Information supplied:
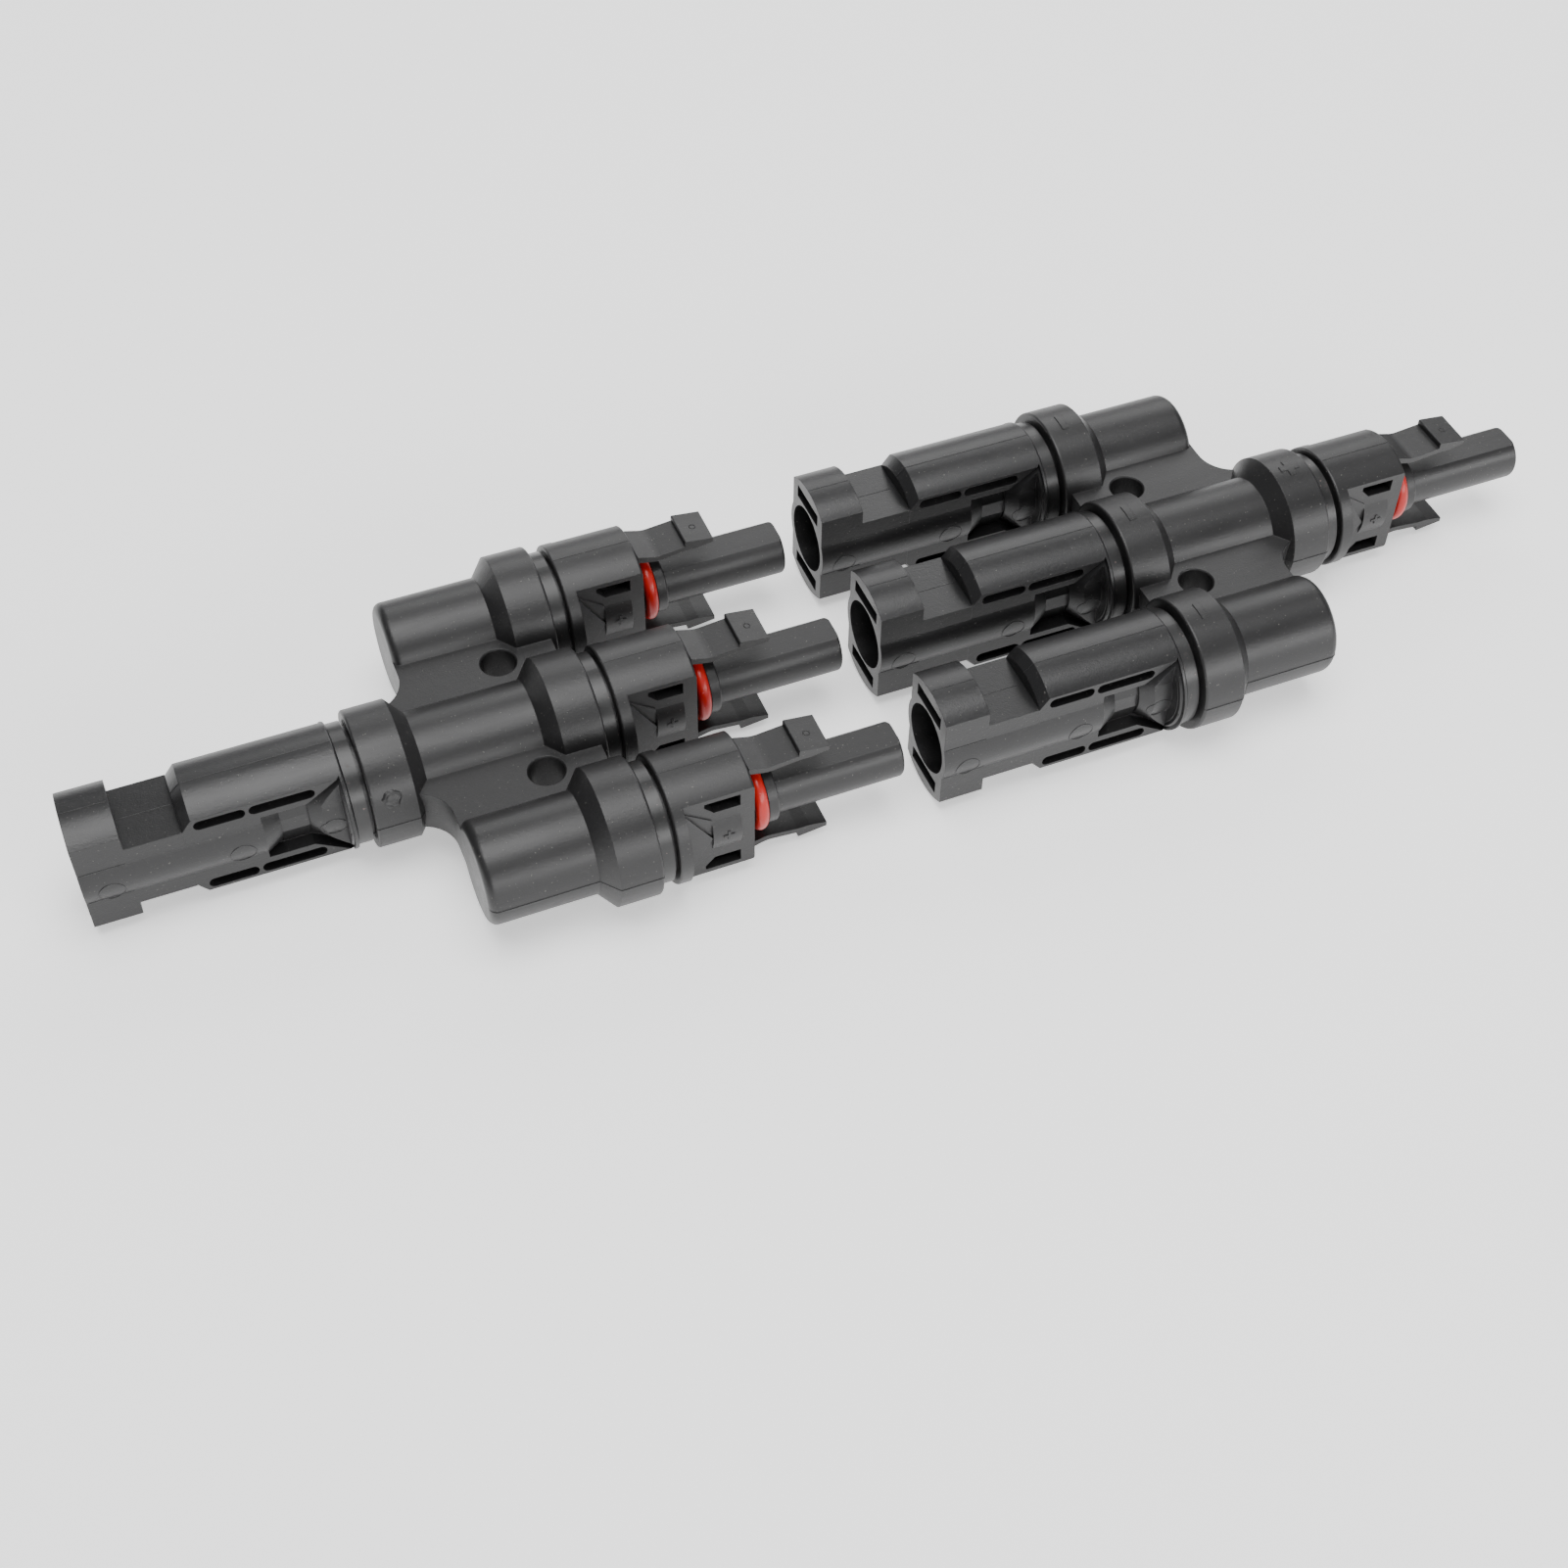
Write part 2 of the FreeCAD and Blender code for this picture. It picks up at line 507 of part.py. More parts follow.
def socket_contact():
    """The female contact: a bored tube in the nose, a grooved shank and a crimp barrel."""
    front = NOSE_LENGTH - NOSE_LIP - CONTACT_CLEARANCE
    x_clip = probe_clip_x()
    bore_r = PIN_R + SOCKET_CLEARANCE
    groove = pipe(bore_r + SPRING_THICKNESS, bore_r, front - SPRING_SETBACK - SPRING_LENGTH,
                  front - SPRING_SETBACK)
    tube = cylinder(SOCKET_R, x_clip - CLIP_WIDTH, front)
    tube = tube.cut([cylinder(bore_r, front - SOCKET_DEPTH, front + CUT_SPARE), groove])
    clip_seat = pipe(SOCKET_R + CUT_SPARE, SOCKET_R - CLIP_GROOVE_DEPTH, x_clip - CLIP_WIDTH, x_clip)
    crimp_front = x_clip - CLIP_WIDTH
    barrel = crimp_barrel(crimp_front - CRIMP_LENGTH, crimp_front, crimp_front - CRIMP_LENGTH)
    return tube.cut(clip_seat).fuse(barrel).removeSplitter()


def contact_spring():
    """The louvred band inside the socket, which grips the pin."""
    front = NOSE_LENGTH - NOSE_LIP - CONTACT_CLEARANCE - SPRING_SETBACK - CONTACT_CLEARANCE
    bore_r = PIN_R + SOCKET_CLEARANCE
    rear = front - SPRING_LENGTH + 2 * CONTACT_CLEARANCE
    return pipe(bore_r + SPRING_THICKNESS - CONTACT_CLEARANCE, bore_r, rear, front)


def contact_clip(x_front):
    """An open spring-steel ring that holds a contact in its housing."""
    inner = SOCKET_R - CLIP_GROOVE_DEPTH + CONTACT_CLEARANCE
    outer = SOCKET_R + CLIP_GROOVE_DEPTH
    slack = CONTACT_CLEARANCE
    ring = pipe(outer, inner, x_front - CLIP_WIDTH + slack, x_front - slack)
    half = math.radians(CLIP_MOUTH / 2)
    reach = 2 * outer
    wedge = Part.makePolygon([FreeCAD.Vector(x_front - CLIP_WIDTH, y, z) for y, z in (
        (0, 0), (-reach * math.sin(half), -reach * math.cos(half)),
        (reach * math.sin(half), -reach * math.cos(half)), (0, 0))])
    return ring.cut(Part.Face(wedge).extrude(FreeCAD.Vector(CLIP_WIDTH, 0, 0)))


def seal_ring(x0):
    """The ring between a collar and a housing, on the housing's spigot."""
    ring = cylinder(RING_R, x0 + RING_CLEARANCE, x0 + RING_LENGTH)
    return ring.cut(cylinder(SPIGOT_R + RING_CLEARANCE, x0 - CUT_SPARE, x0 + RING_LENGTH + CUT_SPARE))


# ---- shell end, drawn with its mouth at X = 0 and its body towards +X ----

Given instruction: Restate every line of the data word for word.

Task result:
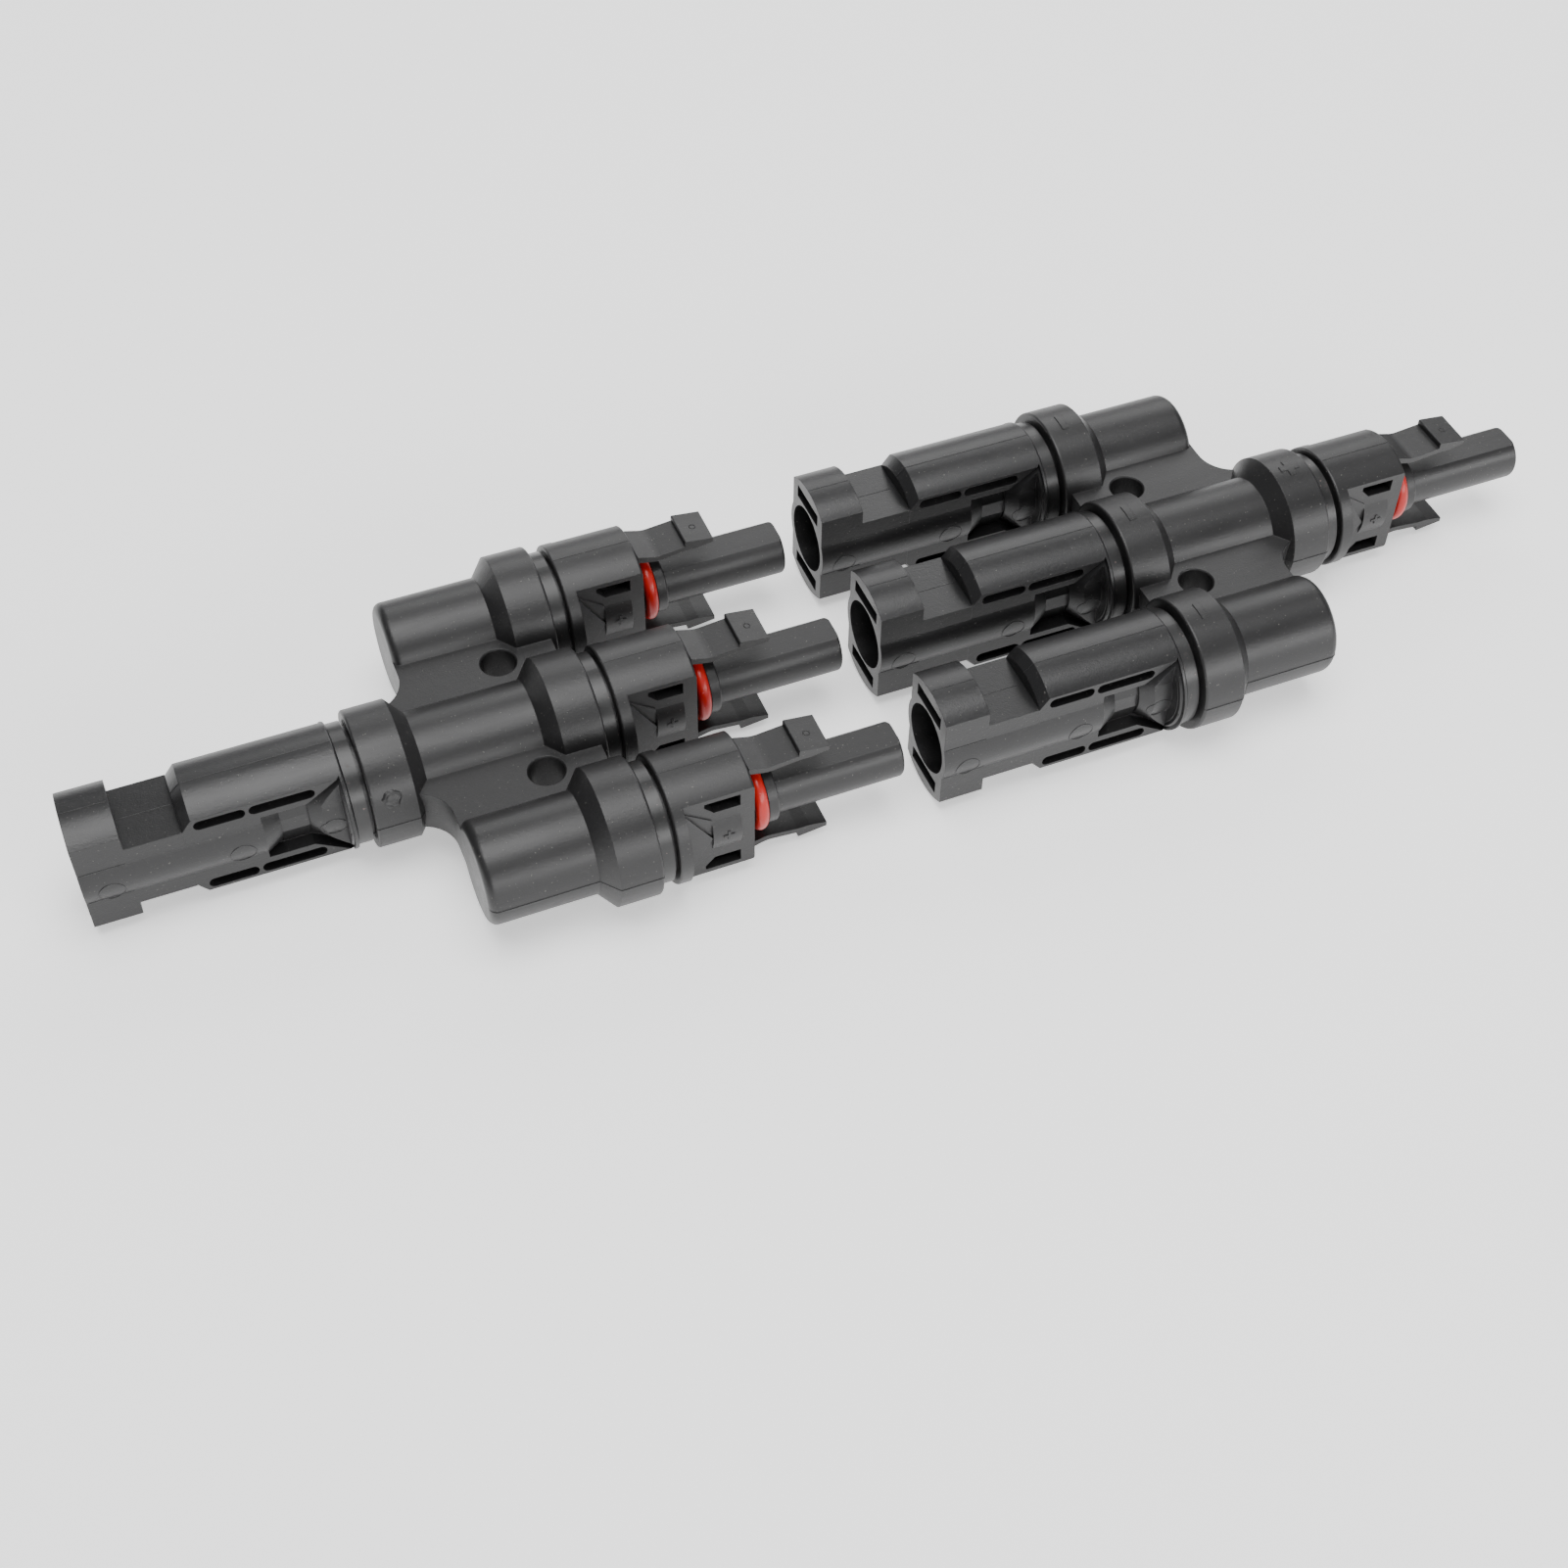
Write part 2 of the FreeCAD and Blender code for this picture. It picks up at line 507 of part.py. More parts follow.
def socket_contact():
    """The female contact: a bored tube in the nose, a grooved shank and a crimp barrel."""
    front = NOSE_LENGTH - NOSE_LIP - CONTACT_CLEARANCE
    x_clip = probe_clip_x()
    bore_r = PIN_R + SOCKET_CLEARANCE
    groove = pipe(bore_r + SPRING_THICKNESS, bore_r, front - SPRING_SETBACK - SPRING_LENGTH,
                  front - SPRING_SETBACK)
    tube = cylinder(SOCKET_R, x_clip - CLIP_WIDTH, front)
    tube = tube.cut([cylinder(bore_r, front - SOCKET_DEPTH, front + CUT_SPARE), groove])
    clip_seat = pipe(SOCKET_R + CUT_SPARE, SOCKET_R - CLIP_GROOVE_DEPTH, x_clip - CLIP_WIDTH, x_clip)
    crimp_front = x_clip - CLIP_WIDTH
    barrel = crimp_barrel(crimp_front - CRIMP_LENGTH, crimp_front, crimp_front - CRIMP_LENGTH)
    return tube.cut(clip_seat).fuse(barrel).removeSplitter()


def contact_spring():
    """The louvred band inside the socket, which grips the pin."""
    front = NOSE_LENGTH - NOSE_LIP - CONTACT_CLEARANCE - SPRING_SETBACK - CONTACT_CLEARANCE
    bore_r = PIN_R + SOCKET_CLEARANCE
    rear = front - SPRING_LENGTH + 2 * CONTACT_CLEARANCE
    return pipe(bore_r + SPRING_THICKNESS - CONTACT_CLEARANCE, bore_r, rear, front)


def contact_clip(x_front):
    """An open spring-steel ring that holds a contact in its housing."""
    inner = SOCKET_R - CLIP_GROOVE_DEPTH + CONTACT_CLEARANCE
    outer = SOCKET_R + CLIP_GROOVE_DEPTH
    slack = CONTACT_CLEARANCE
    ring = pipe(outer, inner, x_front - CLIP_WIDTH + slack, x_front - slack)
    half = math.radians(CLIP_MOUTH / 2)
    reach = 2 * outer
    wedge = Part.makePolygon([FreeCAD.Vector(x_front - CLIP_WIDTH, y, z) for y, z in (
        (0, 0), (-reach * math.sin(half), -reach * math.cos(half)),
        (reach * math.sin(half), -reach * math.cos(half)), (0, 0))])
    return ring.cut(Part.Face(wedge).extrude(FreeCAD.Vector(CLIP_WIDTH, 0, 0)))


def seal_ring(x0):
    """The ring between a collar and a housing, on the housing's spigot."""
    ring = cylinder(RING_R, x0 + RING_CLEARANCE, x0 + RING_LENGTH)
    return ring.cut(cylinder(SPIGOT_R + RING_CLEARANCE, x0 - CUT_SPARE, x0 + RING_LENGTH + CUT_SPARE))


# ---- shell end, drawn with its mouth at X = 0 and its body towards +X ----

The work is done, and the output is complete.